*What you are asked to do*:
Extract the first line through the line containing "floor_t = 1.2; // [0.8:0.1:1.6]" from the listing below, exactly as written.

*Object modeling scripts*:
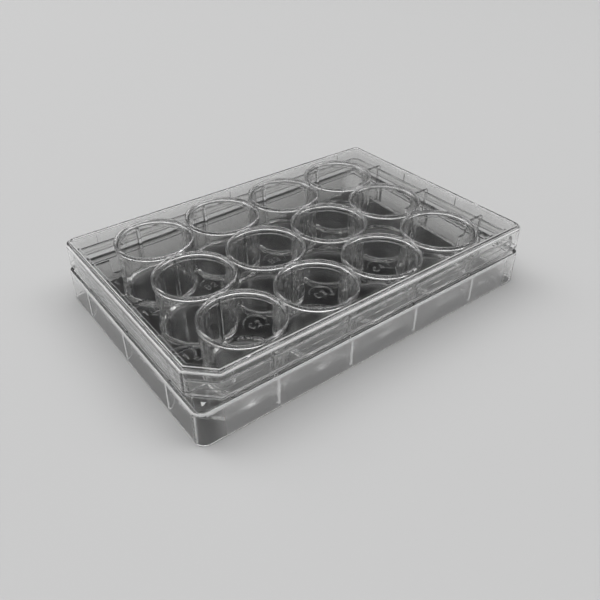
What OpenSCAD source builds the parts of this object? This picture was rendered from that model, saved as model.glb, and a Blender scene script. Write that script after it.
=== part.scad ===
// Twelve-well culture plate with its loose lid, both moulded in clear polystyrene.
// X runs along the rows (column 1 to 4), Y across them (row C to row A), Z up.
// The origin is on the surface that the skirt stands on, at the middle of the footprint.

/* [Plate body] */
// Length of the skirt, the standard plate footprint
plate_l = 127.76; // [125:0.01:160]
// Width of the skirt, the standard plate footprint
plate_w = 85.48; // [83:0.01:110]
// Height of the ledge that the skirt hangs from
ledge_h = 11.6; // [9:0.1:15]
// Thickness of the ledge
ledge_t = 1.2; // [0.8:0.1:2]
// Wall of the skirt
skirt_t = 1.2; // [0.8:0.1:1.6]
// Radius of the skirt's corners
corner_r = 3.3; // [2:0.1:6]
// How far the inner frame wall ends below the wells' rims
frame_drop = 2.7; // [1:0.1:4]
// Thickness of the inner frame wall
frame_t = 1.1; // [0.8:0.1:1.5]
// Top of the floor web that joins the wells
floor_z = 4.1; // [3:0.1:6]
// Thickness of the floor web
floor_t = 1.2; // [0.8:0.1:1.6]

/* [Wells] */
// Number of columns along X
columns = 4; // [1:1:4]
// Number of rows along Y
rows = 3; // [1:1:3]
// Distance between neighbouring wells, both ways
pitch = 26; // [25.8:0.1:26.2]
// Bore of a well at its mouth
well_d_top = 22.7; // [18:0.1:23]
// How much a well's wall leans in from its mouth to its floor
well_draft = 0.25; // [0:0.05:0.5]
// Wall of a well
well_t = 1.0; // [0.7:0.1:1.2]
// Height of the wells' rims above the surface
rim_z = 19.9; // [19:0.1:24]
// How far the rim's collar stands out of the well's wall
collar_out = 0.4; // [0.1:0.05:0.5]
// Height of the rim's collar
collar_h = 1.5; // [0.5:0.1:3]
// Height of a well's inner floor above the surface
well_floor_z = 2.5; // [2:0.1:4]
// Thickness of a well's bottom
well_bottom_t = 1.3; // [0.8:0.1:1.5]

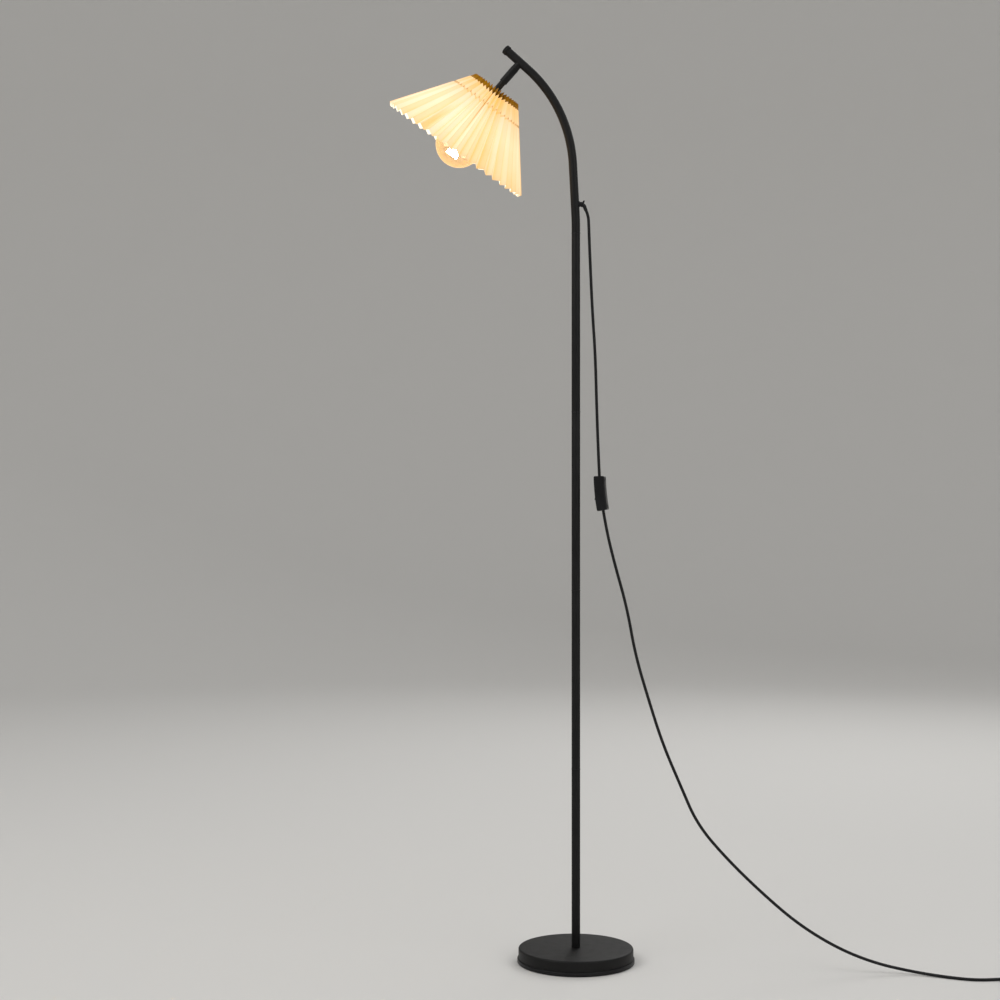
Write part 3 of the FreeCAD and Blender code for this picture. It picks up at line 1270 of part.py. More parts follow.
def smooth_wire(points):
    """Straight runs joined by arcs; returns the wire, its length and the arcs' radii."""
    corners = [vector(*point) for point in points]
    edges, radii, length = [], [], 0.0
    here = corners[0]
    for before, corner, after in zip(corners, corners[1:], corners[2:]):
        run_in, run_out = corner - before, after - corner
        shorter = min(run_in.Length, run_out.Length)
        turn = run_in.getAngle(run_out)
        trim = ARC_SHARE * shorter
        radius = trim / math.tan(turn / 2)
        entry = corner - run_in.normalize() * trim
        leave = corner + run_out.normalize() * trim
        inward = (entry - corner) + (leave - corner)
        to_centre = math.hypot(radius, trim)
        middle = corner + inward.normalize() * (to_centre - radius)
        edges.append(Part.LineSegment(here, entry).toShape())
        edges.append(Part.Arc(entry, middle, leave).toShape())
        length += (entry - here).Length + radius * turn
        radii.append(round(radius, 1))
        here = leave
    edges.append(Part.LineSegment(here, corners[-1]).toShape())
    length += (corners[-1] - here).Length
    return Part.Wire(edges), length, radii


def cord_tube(name, points):
    path, length, radii = smooth_wire(points)
    start = vector(*points[0])
    direction = vector(*points[1]) - start
    profile = Part.Wire(Part.Circle(start, direction, size.cord_radius).toShape())
    tube = path.makePipeShell([profile], True, False)
    expected = math.pi * size.cord_radius ** 2 * length
    print(name, "length", round(length, 1), "volume share", round(tube.Volume / expected, 5), "radii", radii)
    part_solid(name, tube)


def make_cord():
    cord_tube("cord_upper", UPPER_ROUTE)
    cord_tube("cord_lower", LOWER_ROUTE)

    cord_tube("cord_tail", TAIL_ROUTE)

    centre = place_at(vector(size.coil_x, size.coil_y, size.coil_tie_wall))
    inside, outside = "size.coil_radius - size.coil_half", "size.coil_radius + size.coil_half"
    body, sketch = turned("cord_coil", (
        (inside, "0"),
        (outside, "0"),
        (outside, "2 * size.coil_half"),
        (inside, "2 * size.coil_half"),
    ), centre)
    soften(body, sketch, (0, 1, 2, 3), "size.coil_rounding")
    keep(body, "cord_coil")

    side = 2 * size.coil_half
    outer = side + 2 * size.coil_tie_wall
    strap = Part.makeBox(outer, size.coil_tie_width, outer)
    strap.translate(vector(-outer / 2, -size.coil_tie_width / 2, 0))
    room = Part.makeBox(side, size.coil_tie_width, side)
    room.translate(vector(-side / 2, -size.coil_tie_width / 2, size.coil_tie_wall))
    part_solid("coil_tie", strap.cut(room),
               place_at(vector(size.coil_x + size.coil_radius, size.coil_y, 0)))


# Plug: tapered body and two round pins, lying beside the coil

def make_plug():
    frame = place_at(vector(size.plug_x, size.plug_y, size.plug_lift), 90)
    body = new_body("plug_body", frame)
    sketch = outline(body, "YZ_Plane", (
        ("-size.plug_root", "0"),
        ("size.plug_root", "0"),
        ("size.plug_face_width", "size.plug_nose"),
        ("size.plug_face_width", "size.plug_body_length"),
        ("-size.plug_face_width", "size.plug_body_length"),
        ("-size.plug_face_width", "size.plug_nose"),
    ))
    pad = padded(body, sketch, "2 * size.plug_face_half", True)
    rounding = body.newObject("PartDesign::Fillet", "plug_rounding")
    rounding.Base = (pad, [f"Edge{index}" for index in range(1, len(pad.Shape.Edges) + 1)])
    rounding.setExpression("Radius", "size.plug_edge")
    doc.recompute()
    keep(body, "plug_body")

    pins = []
    for side in (-1, 1):
        start = vector(0, side * size.pin_spacing / 2, size.plug_body_length)
        straight = size.plug_pin_length - size.plug_pin_radius
        shank = Part.makeCylinder(size.plug_pin_radius, straight, start, UP)
        tip = Part.makeSphere(size.plug_pin_radius, start + UP * straight)
        pins.append(shank.fuse(tip))
    part_solid("plug_pins", Part.makeCompound(pins), frame)


make_base()
make_pole()
make_arm()
make_exit()
make_lead()
make_neck()
make_holder()
make_carrier()
make_shade()
make_bulb()
make_switch()
make_cord()
make_plug()
doc.recompute()

TIP, TIP_DIRECTION = bush_station(size.bush_turn)
print("pivot", PIVOT, "bush end", TIP + TIP_DIRECTION * size.bush_tail)
for item in doc.Objects:
    if "Invalid" in item.State or "Error" in item.State:
        raise RuntimeError(f"{item.Label} did not build: {item.State}")
for item in pieces:
    if item.Shape.isNull() or not item.Shape.isValid() or not item.Shape.Solids:
        raise RuntimeError(f"{item.Label} is not a valid solid")
os.makedirs("parts", exist_ok=True)
for item in pieces:
    item.Shape.exportStep(f"parts/{item.Label}.step")
print(len(pieces), "pieces written")
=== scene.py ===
import json
import math

import bmesh
import bpy
import numpy as np
from mathutils import Matrix, Vector


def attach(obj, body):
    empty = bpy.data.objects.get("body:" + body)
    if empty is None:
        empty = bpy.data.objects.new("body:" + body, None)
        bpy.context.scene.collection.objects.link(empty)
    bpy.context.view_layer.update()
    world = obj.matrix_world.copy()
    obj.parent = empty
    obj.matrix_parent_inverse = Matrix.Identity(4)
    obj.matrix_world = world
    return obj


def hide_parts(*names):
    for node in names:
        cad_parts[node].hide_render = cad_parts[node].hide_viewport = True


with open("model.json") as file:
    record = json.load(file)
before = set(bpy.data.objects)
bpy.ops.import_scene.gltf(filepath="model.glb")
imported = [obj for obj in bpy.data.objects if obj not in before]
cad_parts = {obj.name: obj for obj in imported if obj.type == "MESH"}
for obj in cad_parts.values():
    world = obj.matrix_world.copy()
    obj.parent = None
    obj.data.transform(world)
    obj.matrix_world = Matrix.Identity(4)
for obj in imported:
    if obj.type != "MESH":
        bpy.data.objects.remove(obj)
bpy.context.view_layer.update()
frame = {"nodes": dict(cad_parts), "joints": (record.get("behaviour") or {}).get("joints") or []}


# The camera stands level at half the lamp's height. As in the photograph, it looks twelve degrees off
# square at the plane in which the arm is bent.

CAMERA_PLACE = (0.4988, -2.9598, 0.7761)
CAMERA_HEADING = 12.0
LENS = 64.26
SENSOR = 36.0

camera_data = bpy.data.cameras.new("camera")
camera_data.lens = LENS
camera_data.sensor_width = SENSOR
camera = bpy.data.objects.new("camera", camera_data)
camera.location = CAMERA_PLACE
camera.rotation_euler = (math.radians(90), 0, math.radians(CAMERA_HEADING))
bpy.context.scene.collection.objects.link(camera)
bpy.context.scene.camera = camera


# Mains cord: black round PVC, five millimetres thick. The upper cord hangs from the bush to the inline
# switch. The lower cord hangs from the switch to the floor, and its rest is wound up and ends in the plug.

CORD_RADIUS = 0.0025
UPPER_ROUTE = (
    (0.01745, 0, 1.26173),
    (0.02095, 0, 1.2535),
    (0.0219, 0, 1.24),
    (0.0228, 0, 1.212),
    (0.025, 0, 1.158),
    (0.0282, 0, 1.09),
    (0.033, 0, 1.019),
    (0.035, 0, 0.944),
    (0.0374, 0, 0.872),
    (0.0399, 0, 0.8158),
)
LOWER_ROUTE = (
    (0.0464, 0, 0.759),
    (0.0516, 0, 0.727),
    (0.0652, 0, 0.671),
    (0.0866, 0, 0.596),
    (0.1002, 0, 0.519),
    (0.1219, 0, 0.446),
    (0.146, 0, 0.371),
    (0.176, 0, 0.302),
    (0.204, 0, 0.238),
    (0.255, 0, 0.181),
    (0.313, 0.001, 0.127),
    (0.369, 0.004, 0.0805),
    (0.432, 0.012, 0.0425),
    (0.492, 0.027, 0.0175),
    (0.551, 0.037, 0.0046),
    (0.598, 0.024, 0.0025),
    (0.648, 0.012, 0.0025),
    (0.69, 0.0265, 0.0025),
)
TAIL_ROUTE = (
    (0.744, 0.0433, 0.006),
    (0.762, 0.0442, 0.0064),
    (0.78, 0.046, 0.007),
)
COIL_CENTRE = (0.733, 0.0115, 0.00755)
COIL_RADIUS = 0.028
COIL_STRAND_RADIUS = 0.00425
COIL_ENTRY = 108.8
COIL_TURNS = 4.03
COIL_LEAD_IN = 0.04
COIL_LEAD_OUT = 0.06
COIL_POINTS_PER_TURN = 16
COIL_TWIST = -72.0


def coil_route():
    """Turns of a ring whose strand also circles the ring's own middle line: at turn t it stands at COIL_TWIST
    times t round that line, so each turn lies a cord's thickness from the one before. The control points
    stand wider than the ring by as much as the spline cuts the corners between them."""
    turn = np.arange(COIL_LEAD_IN, COIL_TURNS - COIL_LEAD_OUT, 1 / COIL_POINTS_PER_TURN)
    around = np.radians(COIL_ENTRY - 360 * turn)
    strand = np.radians(-90 + COIL_TWIST * turn)
    widening = 1 / (0.75 + 0.25 * math.cos(2 * math.pi / COIL_POINTS_PER_TURN))
    radius = (COIL_RADIUS + COIL_STRAND_RADIUS * np.cos(strand)) * widening
    x = COIL_CENTRE[0] + radius * np.cos(around)
    y = COIL_CENTRE[1] + radius * np.sin(around)
    z = COIL_CENTRE[2] + COIL_STRAND_RADIUS * np.sin(strand)
    return np.stack([x, y, z], axis=1)


def add_cord(name, route):
    """A round tube along one open NURBS spline with the route as its control points."""
    curve = bpy.data.curves.new(name, "CURVE")
    curve.dimensions = "3D"
    spline = curve.splines.new("NURBS")
    spline.points.add(len(route) - 1)
    route = np.asarray(route, dtype=float)
    spline.points.foreach_set("co", np.c_[route, np.ones(len(route))].ravel())
    spline.order_u = 3
    spline.use_endpoint_u = True
    spline.resolution_u = 10
    curve.bevel_depth = CORD_RADIUS
    curve.bevel_resolution = 5
    curve.use_fill_caps = True
    piece = bpy.data.objects.new(name, curve)
    bpy.context.scene.collection.objects.link(piece)
    return piece


def new_material(name):
    """A new node material and its Principled shader."""
    material = bpy.data.materials.new(name)
    material.use_nodes = True
    nodes = material.node_tree.nodes
    shader = next(node for node in nodes if node.type == "BSDF_PRINCIPLED")
    return material, shader


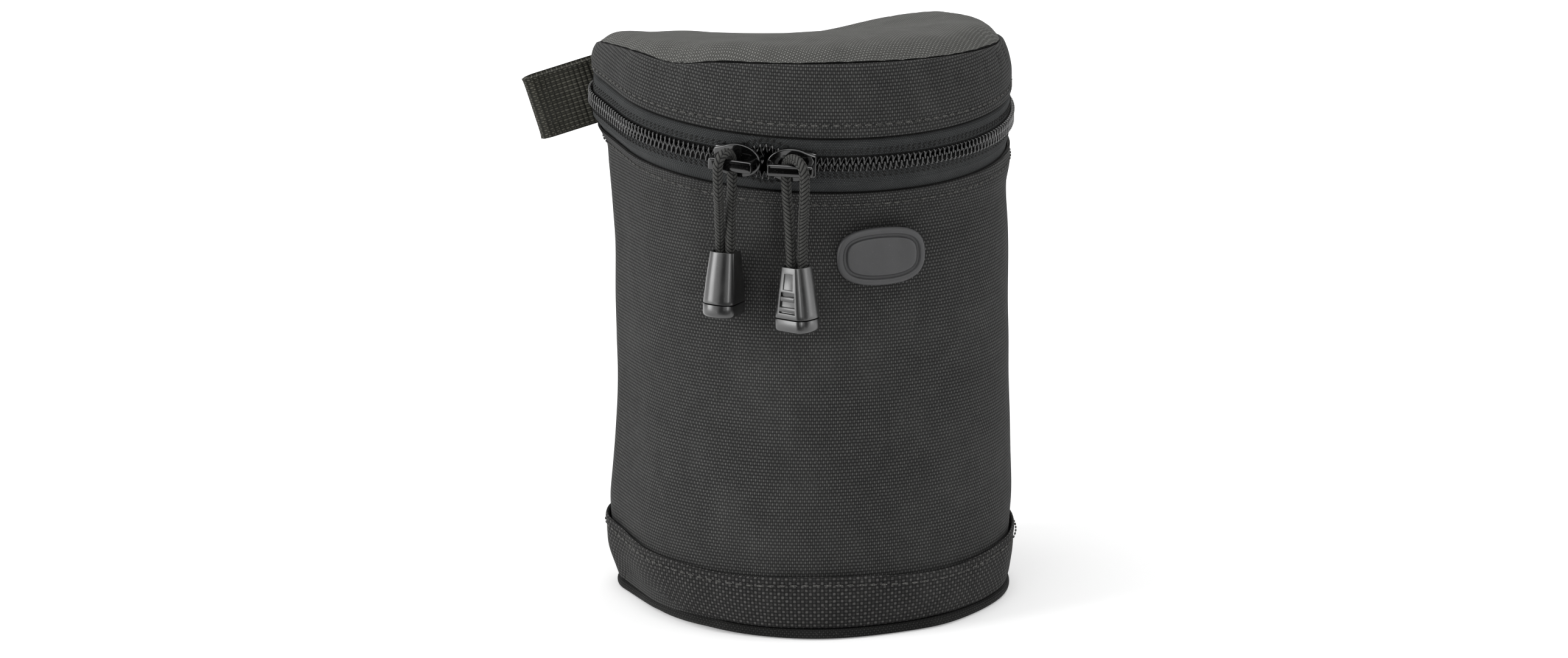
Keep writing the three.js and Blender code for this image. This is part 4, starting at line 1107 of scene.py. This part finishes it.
def build_lid():
    table = (rows_at(lid_side, (2.2, 0.07), (2.3, 0.015), (2.8, -0.01), (3.3, 0.012), (3.5, 0.07),
                     (3.4, 0.13), (3.1, 0.165), (3.35, 0.2), (3.5, 0.26), (3.45, 0.45), (3.15, 0.6),
                     (2.7, 0.74), (2.1, 0.86), (1.6, 0.94))
             + rows_at(seam, (1.15, -0.4), (0.6, -0.15), (0, -0.45), (-0.7, -1.1)))

    def pulled(run, rise):
        top = ease(rise, 10, 16.5)
        soft = waves(run, rise, 21, longest=80, upright=30) * ease(rise, 6.5, 10) * (1 - 0.5 * top)
        return 0.35 * soft - 0.4 * puckers(run, 22) * top * (1 - ease(rise, 17.5, 20))

    band = round_shell("lid_band_cloth", table, 60, 400, shape=pulled, thickness=CLOTH)
    dress(band, BODY_CLOTH, "body_cloth", "lid", "lid_band")

    count = 360
    runs = round_runs(count)[:-1]
    edge = ring(runs, 0.1, as_drawn)
    pinch = puckers(runs, 22)
    rows = [*rings(runs, rows_at(seam, (-1.1, -1.3), (-0.6, -0.8), (-0.1, -0.3)))]
    for share in 1 - np.linspace(0, 1, 60) ** 1.5 * 0.985:
        x, y = shrunk(edge, share)
        inward = (1 - share) * CASE_RADIUS
        full = 1 - np.exp(-(inward / (ROLL - CORNER_ROLL * (x / CASE_RADIUS) ** 2)) ** 1.4)
        z = seam_height(x, y) + 0.3 + lid_swell(x, y) * full + 0.6 * LID_CROWN * (1 - share ** 2)
        z -= 0.45 * pinch * hump(inward, 2, 2.6)
        z += 0.45 * waves(runs, inward, 31, longest=60, upright=22) * hump(inward, 10, 13)
        rows.append(np.stack([x + CROWN_SHIFT, y, z], axis=-1))
    grid = np.array(rows)
    top = grid_object("lid_top_cloth", grid, round_runs(count), grid[..., 1], True)
    close_middle(top, count)
    mesh = top.data
    laid_flat = np.array([mesh.vertices[loop.vertex_index].co[:2] for loop in mesh.loops])
    mesh.uv_layers["UVMap"].data.foreach_set("uv", laid_flat.ravel())
    thicken(top, CLOTH)
    close_ends(top)
    dress(top, LID_CLOTH, "lid_cloth", "lid", "lid_top", smooth_angle=70)
    # Painted shade: the top cloth's lowest rows, where it dips into the seam groove, are painted near black,
    # except at the back
    top.data.materials.append(PAINTED_SHADE_WEAVE)
    for face in top.data.polygons:
        x, y, z = face.center / MM
        if y < 30 and z < seam_height(x - CROWN_SHIFT, y) + 0.12:
            face.material_index = 1


# Foam and lining
def pad(obj, body, node):
    close_ends(obj)
    dress(obj, FOAM, "foam", body, node)


def slab(name, offset, low, high, level):
    """A flat closed body inside the plan; level places a point by its x, y and share of the way out."""
    runs = round_runs(200)
    edge = ring(runs[:-1], offset, as_drawn)
    outline = ((0.02, low), (0.5, low), (0.985, low), (1, (low * 3 + high) / 4),
               (1, (low + 3 * high) / 4), (0.985, high), (0.5, high), (0.02, high))
    grid = np.array([level(*shrunk(edge, share), share) + [0, 0, height] for share, height in outline])
    return grid_object(name, grid, runs, grid[..., 1], True)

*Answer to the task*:
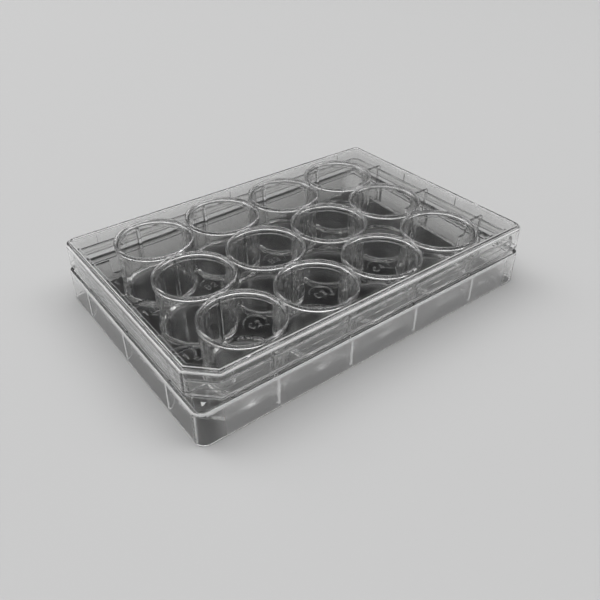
What OpenSCAD source builds the parts of this object? This picture was rendered from that model, saved as model.glb, and a Blender scene script. Write that script after it.
=== part.scad ===
// Twelve-well culture plate with its loose lid, both moulded in clear polystyrene.
// X runs along the rows (column 1 to 4), Y across them (row C to row A), Z up.
// The origin is on the surface that the skirt stands on, at the middle of the footprint.

/* [Plate body] */
// Length of the skirt, the standard plate footprint
plate_l = 127.76; // [125:0.01:160]
// Width of the skirt, the standard plate footprint
plate_w = 85.48; // [83:0.01:110]
// Height of the ledge that the skirt hangs from
ledge_h = 11.6; // [9:0.1:15]
// Thickness of the ledge
ledge_t = 1.2; // [0.8:0.1:2]
// Wall of the skirt
skirt_t = 1.2; // [0.8:0.1:1.6]
// Radius of the skirt's corners
corner_r = 3.3; // [2:0.1:6]
// How far the inner frame wall ends below the wells' rims
frame_drop = 2.7; // [1:0.1:4]
// Thickness of the inner frame wall
frame_t = 1.1; // [0.8:0.1:1.5]
// Top of the floor web that joins the wells
floor_z = 4.1; // [3:0.1:6]
// Thickness of the floor web
floor_t = 1.2; // [0.8:0.1:1.6]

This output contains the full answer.